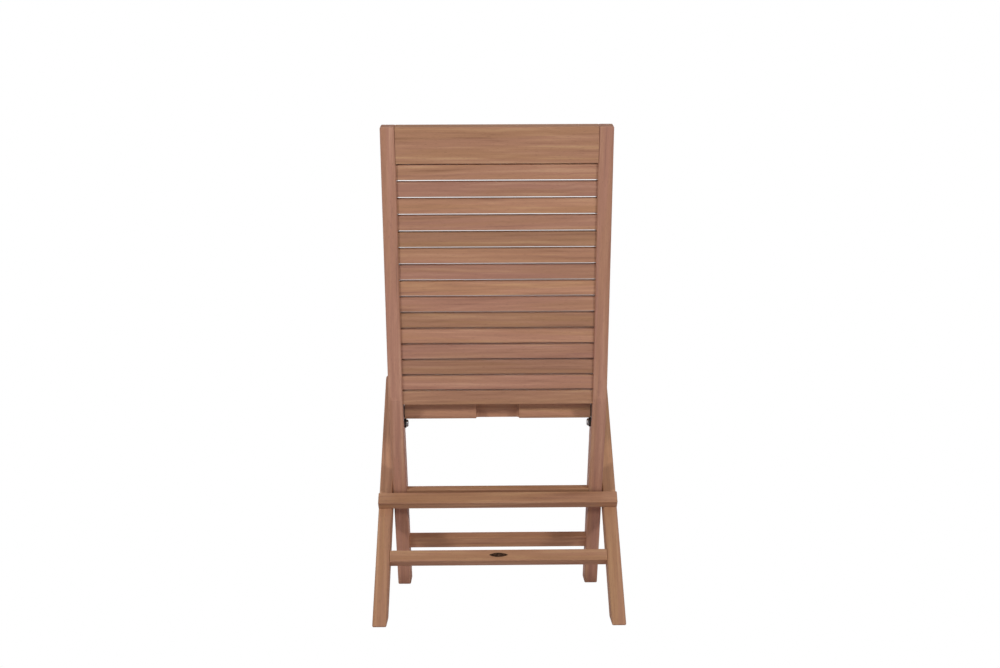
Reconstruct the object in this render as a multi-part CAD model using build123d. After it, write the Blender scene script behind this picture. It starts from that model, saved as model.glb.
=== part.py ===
from build123d import *
from math import atan2, cos, degrees, hypot, radians, sin, tan
import os

# Folding garden chair in teak: a long frame (back and front legs), a rear leg frame and a seat.
# Millimetres. The chair faces -Y, +Z is up, and X = 0 is its plane of symmetry.
# The origin is on the floor, under the middle of the open chair.

os.makedirs("parts", exist_ok=True)

# ---- driving dimensions: the side view ----
LEAN_BACK = 15.1            # lean of the back, degrees from the vertical
LEAN_FRONT = 27.6           # lean of the front legs
LEAN_REAR = 44.2            # lean of the rear legs, the other way
PIVOT_Y, PIVOT_Z = -29.5, 214.0      # main pivot, where the two leg frames cross
BEND_UP = 261.8             # from the main pivot up the front leg to the bend
BACK_UP = 548.5             # from the bend up to the top of the back
REAR_UP = 319.0             # from the main pivot up to the top of the rear leg
STILE_DEEP = 50.0           # depth of the long frame's legs in the side view
REAR_DEEP = 44.0            # depth of the rear legs

# ---- driving dimensions: across the chair ----
STILE_IN, STILE_OUT = 191.5, 219.5   # inner and outer face of a stile
REAR_IN, REAR_OUT = 222.0, 250.0     # inner and outer face of a rear leg
SEAT_HALF = 190.0                    # half the width of the seat

# ---- back ----
SLATS = 15
SLAT_GAP = 4.0
SLATS_FROM, SLATS_TO = -13.9, 479.7  # along the back, measured up from the bend
SLAT_THICK = 14.0
SLAT_RECESS = 4.5                    # slats sit this far in from the stile's rear face
TENON = 12.0                         # how far a tenon enters its leg

# ---- seat ----
SEAT_SLOPE = 2.5                     # the seat falls to the rear by this angle
PIN_RECESS, PIN_DOWN = 43.0, 44.0    # slide pin: from the stile's rear plane, and below the bend
SEAT_PIVOT_Y, SEAT_PIVOT_Z = -209.0, 397.0
SEAT_TOP, SEAT_UNDER = 16.0, -15.5   # above and below the slide pin, at the rear
SEAT_SLAT_THICK = 13.0
SEAT_SLATS = 8
SEAT_LONG = 327.0                    # from the slide pin to the front edge
NOTCH_WIDE, NOTCH_DEEP = 88.0, 20.0  # hand-hold in the rear rail

# ---- folding ----
FOLD = 62.0                          # travel of the rear legs, degrees
PIN_RECESS_FOLDED = 44.0             # the slide pin again, when the chair is folded
PIN_R, SLOT_R, GROOVE_R = 3.0, 3.5, 4.5
PLATE_THICK = 3.0
GROOVE_DEEP = 7.5                    # depth of the groove behind the slide plate

# ---- hardware ----
BOLT_R, HEAD_R = 4.0, 8.0
ROD_R, SPACER_R = 5.0, 8.0
RUN = 0.08                           # running clearance on the radius
EASE, LEG_EASE = 1.5, 3.0            # eased edges of the timber
TOP_ROUND = 24.0                     # front corner at the top of a stile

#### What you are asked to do
Reproduce every line of the data verbatim.

#### Problem solution
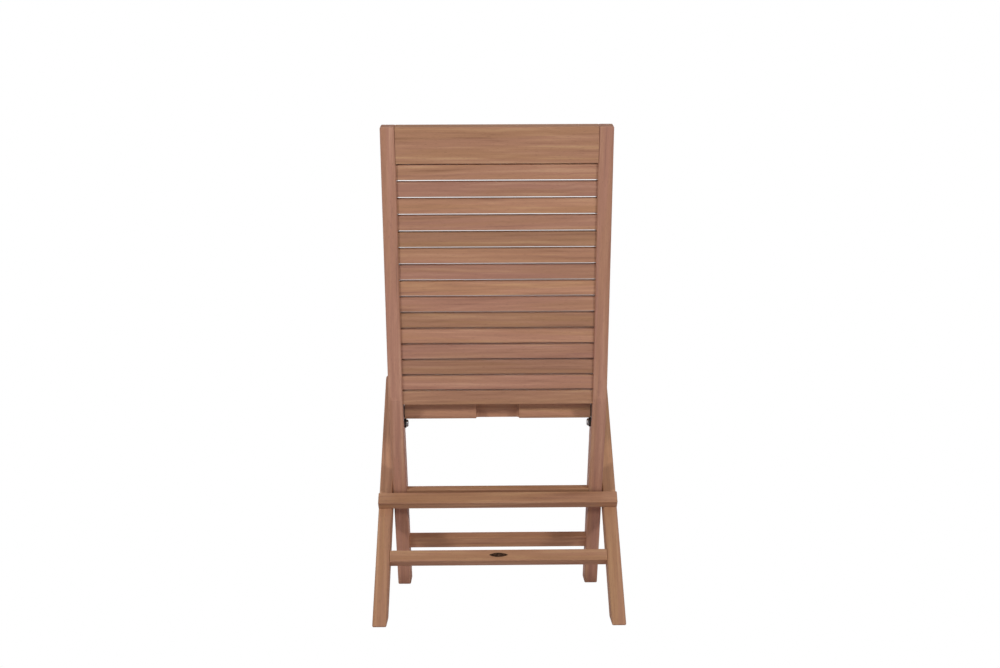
Reconstruct the object in this render as a multi-part CAD model using build123d. After it, write the Blender scene script behind this picture. It starts from that model, saved as model.glb.
=== part.py ===
from build123d import *
from math import atan2, cos, degrees, hypot, radians, sin, tan
import os

# Folding garden chair in teak: a long frame (back and front legs), a rear leg frame and a seat.
# Millimetres. The chair faces -Y, +Z is up, and X = 0 is its plane of symmetry.
# The origin is on the floor, under the middle of the open chair.

os.makedirs("parts", exist_ok=True)

# ---- driving dimensions: the side view ----
LEAN_BACK = 15.1            # lean of the back, degrees from the vertical
LEAN_FRONT = 27.6           # lean of the front legs
LEAN_REAR = 44.2            # lean of the rear legs, the other way
PIVOT_Y, PIVOT_Z = -29.5, 214.0      # main pivot, where the two leg frames cross
BEND_UP = 261.8             # from the main pivot up the front leg to the bend
BACK_UP = 548.5             # from the bend up to the top of the back
REAR_UP = 319.0             # from the main pivot up to the top of the rear leg
STILE_DEEP = 50.0           # depth of the long frame's legs in the side view
REAR_DEEP = 44.0            # depth of the rear legs

# ---- driving dimensions: across the chair ----
STILE_IN, STILE_OUT = 191.5, 219.5   # inner and outer face of a stile
REAR_IN, REAR_OUT = 222.0, 250.0     # inner and outer face of a rear leg
SEAT_HALF = 190.0                    # half the width of the seat

# ---- back ----
SLATS = 15
SLAT_GAP = 4.0
SLATS_FROM, SLATS_TO = -13.9, 479.7  # along the back, measured up from the bend
SLAT_THICK = 14.0
SLAT_RECESS = 4.5                    # slats sit this far in from the stile's rear face
TENON = 12.0                         # how far a tenon enters its leg

# ---- seat ----
SEAT_SLOPE = 2.5                     # the seat falls to the rear by this angle
PIN_RECESS, PIN_DOWN = 43.0, 44.0    # slide pin: from the stile's rear plane, and below the bend
SEAT_PIVOT_Y, SEAT_PIVOT_Z = -209.0, 397.0
SEAT_TOP, SEAT_UNDER = 16.0, -15.5   # above and below the slide pin, at the rear
SEAT_SLAT_THICK = 13.0
SEAT_SLATS = 8
SEAT_LONG = 327.0                    # from the slide pin to the front edge
NOTCH_WIDE, NOTCH_DEEP = 88.0, 20.0  # hand-hold in the rear rail

# ---- folding ----
FOLD = 62.0                          # travel of the rear legs, degrees
PIN_RECESS_FOLDED = 44.0             # the slide pin again, when the chair is folded
PIN_R, SLOT_R, GROOVE_R = 3.0, 3.5, 4.5
PLATE_THICK = 3.0
GROOVE_DEEP = 7.5                    # depth of the groove behind the slide plate

# ---- hardware ----
BOLT_R, HEAD_R = 4.0, 8.0
ROD_R, SPACER_R = 5.0, 8.0
RUN = 0.08                           # running clearance on the radius
EASE, LEG_EASE = 1.5, 3.0            # eased edges of the timber
TOP_ROUND = 24.0                     # front corner at the top of a stile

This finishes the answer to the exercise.